● **Goal of the exercise**: Print the data that follows exactly.

● **Information supplied**:
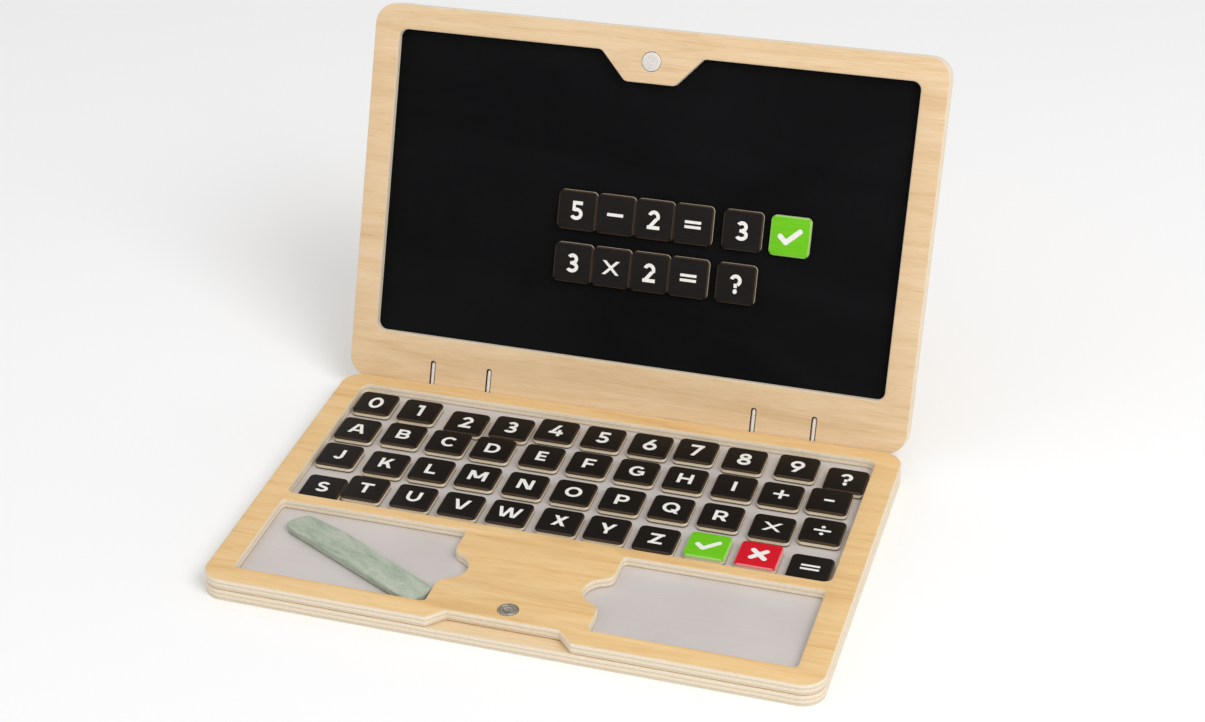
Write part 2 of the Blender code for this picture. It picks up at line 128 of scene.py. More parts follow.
def place_on(tree, attribute, scale=None):
    """Where a point lies in its own piece, scaled to pattern cells per metre along each side."""
    place = add(tree, ATTRIBUTE, {"attribute_name": attribute}).outputs["Vector"]
    return add(tree, MAPPING, Vector=place, Scale=scale).outputs[0] if scale else place


def face_veneer(name, pale, middle, dark):
    """Birch face veneer, rotary cut, sanded and sealed: soft wavy figure, fine pores and a satin film."""
    made, tree, shader = material(name)
    figure = add(tree, NOISE, Vector=place_on(tree, "board_place", (7, 75, 75)), Scale=1, Detail=4,
                 Roughness=0.6, Distortion=1.4)
    streak = add(tree, NOISE, Vector=place_on(tree, "board_place", (45, 1100, 1100)), Scale=1, Detail=3,
                 Roughness=0.6, Distortion=0.3)
    pores = add(tree, NOISE, Vector=place_on(tree, "board_place", (260, 3000, 3000)), Scale=1, Detail=2)
    colour = add(tree, RAMP, stops=((0.28, pale), (0.5, middle), (0.66, dark), (0.8, middle)), Fac=figure)
    fine = add(tree, RAMP, stops=((0.3, "#F6EEE2"), (0.5, "#FFFFFF"), (0.72, "#EEE0CC")), Fac=streak)
    colour = add(tree, MIX, MULTIPLY, _0=0.8, _6=colour, _7=fine).outputs[2]
    flecks = add(tree, RANGE, Value=pores, From_Min=0.62, From_Max=0.76, To_Min=0, To_Max=0.3)
    colour = add(tree, MIX, BLEND, _0=flecks, _6=colour, _7=linear("#C29A6A")).outputs[2]
    relief = add(tree, MIX, BLEND, _0=0.5, _6=streak, _7=pores).outputs[2]
    connect(shader, Base_Color=colour, Specular_IOR_Level=0.35,
            Roughness=add(tree, RANGE, Value=streak, **NOISE_SPAN, To_Min=0.5, To_Max=0.62),
            Normal=add(tree, BUMP, Height=relief, Distance=0.00005, Strength=0.5))
    return made


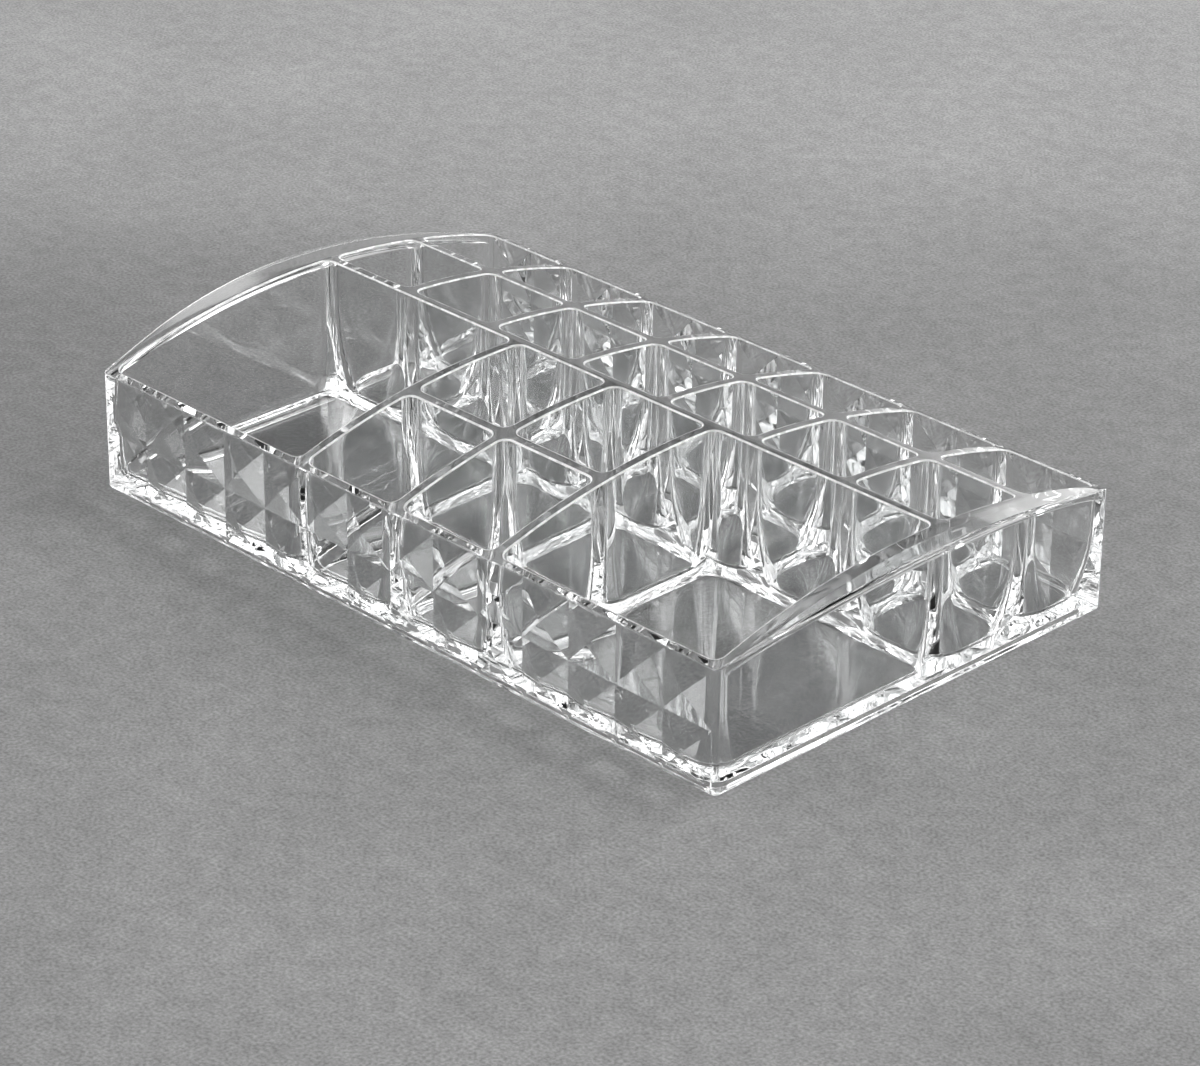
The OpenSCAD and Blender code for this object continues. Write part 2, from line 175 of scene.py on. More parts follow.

● **Written reply**:
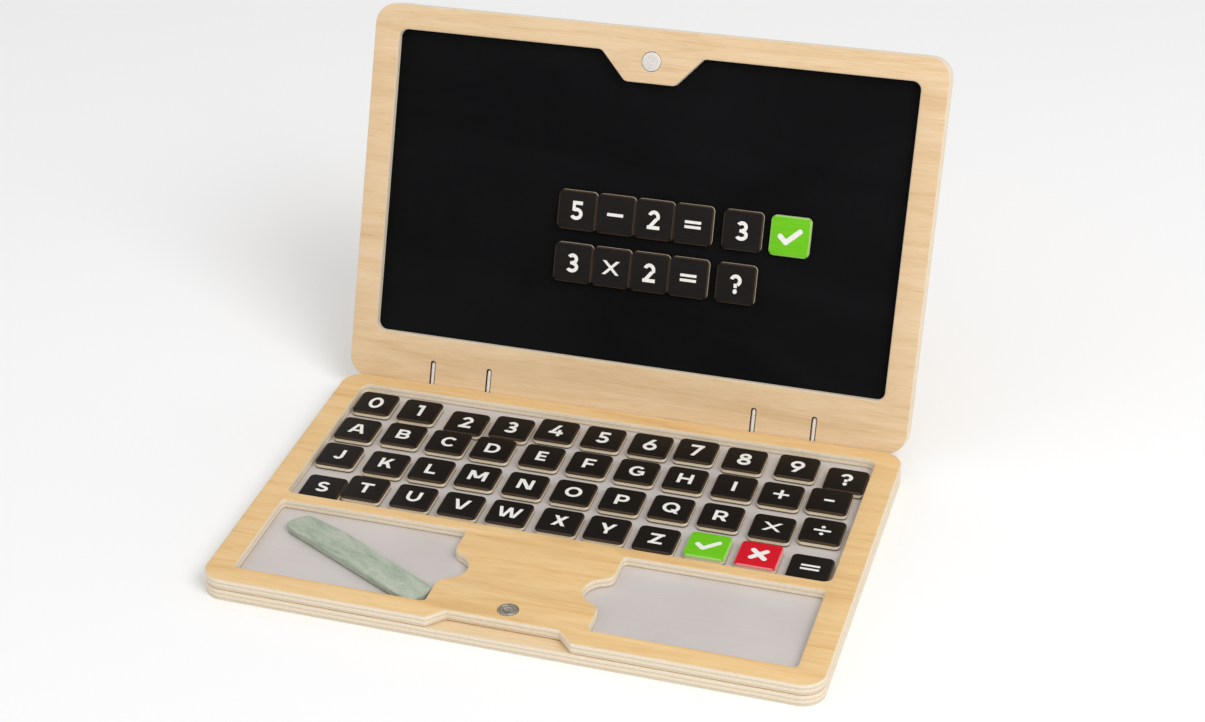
Write part 2 of the Blender code for this picture. It picks up at line 128 of scene.py. More parts follow.
def place_on(tree, attribute, scale=None):
    """Where a point lies in its own piece, scaled to pattern cells per metre along each side."""
    place = add(tree, ATTRIBUTE, {"attribute_name": attribute}).outputs["Vector"]
    return add(tree, MAPPING, Vector=place, Scale=scale).outputs[0] if scale else place


def face_veneer(name, pale, middle, dark):
    """Birch face veneer, rotary cut, sanded and sealed: soft wavy figure, fine pores and a satin film."""
    made, tree, shader = material(name)
    figure = add(tree, NOISE, Vector=place_on(tree, "board_place", (7, 75, 75)), Scale=1, Detail=4,
                 Roughness=0.6, Distortion=1.4)
    streak = add(tree, NOISE, Vector=place_on(tree, "board_place", (45, 1100, 1100)), Scale=1, Detail=3,
                 Roughness=0.6, Distortion=0.3)
    pores = add(tree, NOISE, Vector=place_on(tree, "board_place", (260, 3000, 3000)), Scale=1, Detail=2)
    colour = add(tree, RAMP, stops=((0.28, pale), (0.5, middle), (0.66, dark), (0.8, middle)), Fac=figure)
    fine = add(tree, RAMP, stops=((0.3, "#F6EEE2"), (0.5, "#FFFFFF"), (0.72, "#EEE0CC")), Fac=streak)
    colour = add(tree, MIX, MULTIPLY, _0=0.8, _6=colour, _7=fine).outputs[2]
    flecks = add(tree, RANGE, Value=pores, From_Min=0.62, From_Max=0.76, To_Min=0, To_Max=0.3)
    colour = add(tree, MIX, BLEND, _0=flecks, _6=colour, _7=linear("#C29A6A")).outputs[2]
    relief = add(tree, MIX, BLEND, _0=0.5, _6=streak, _7=pores).outputs[2]
    connect(shader, Base_Color=colour, Specular_IOR_Level=0.35,
            Roughness=add(tree, RANGE, Value=streak, **NOISE_SPAN, To_Min=0.5, To_Max=0.62),
            Normal=add(tree, BUMP, Height=relief, Distance=0.00005, Strength=0.5))
    return made


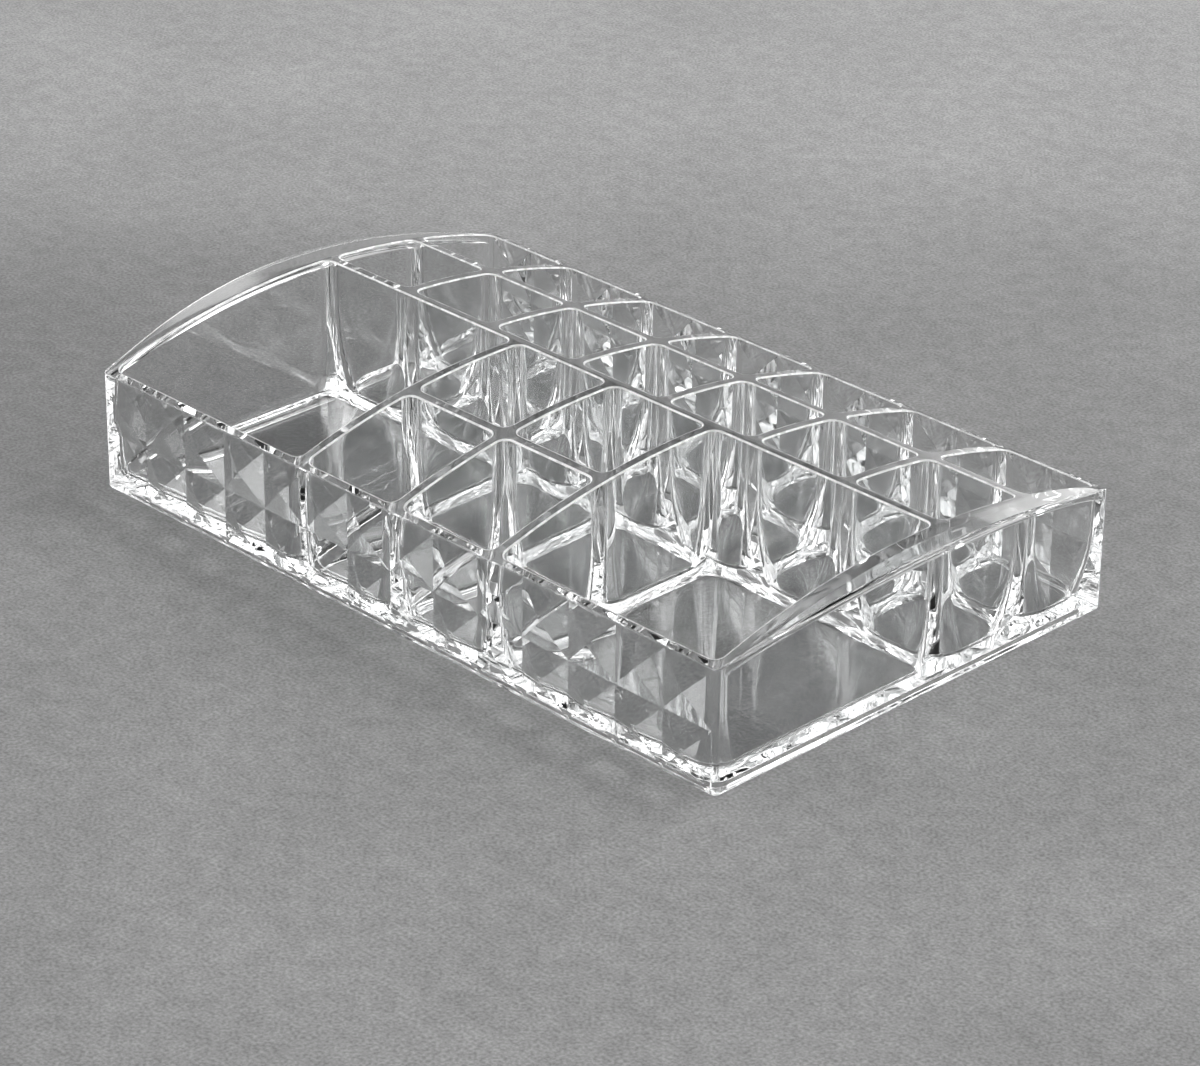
The OpenSCAD and Blender code for this object continues. Write part 2, from line 175 of scene.py on. More parts follow.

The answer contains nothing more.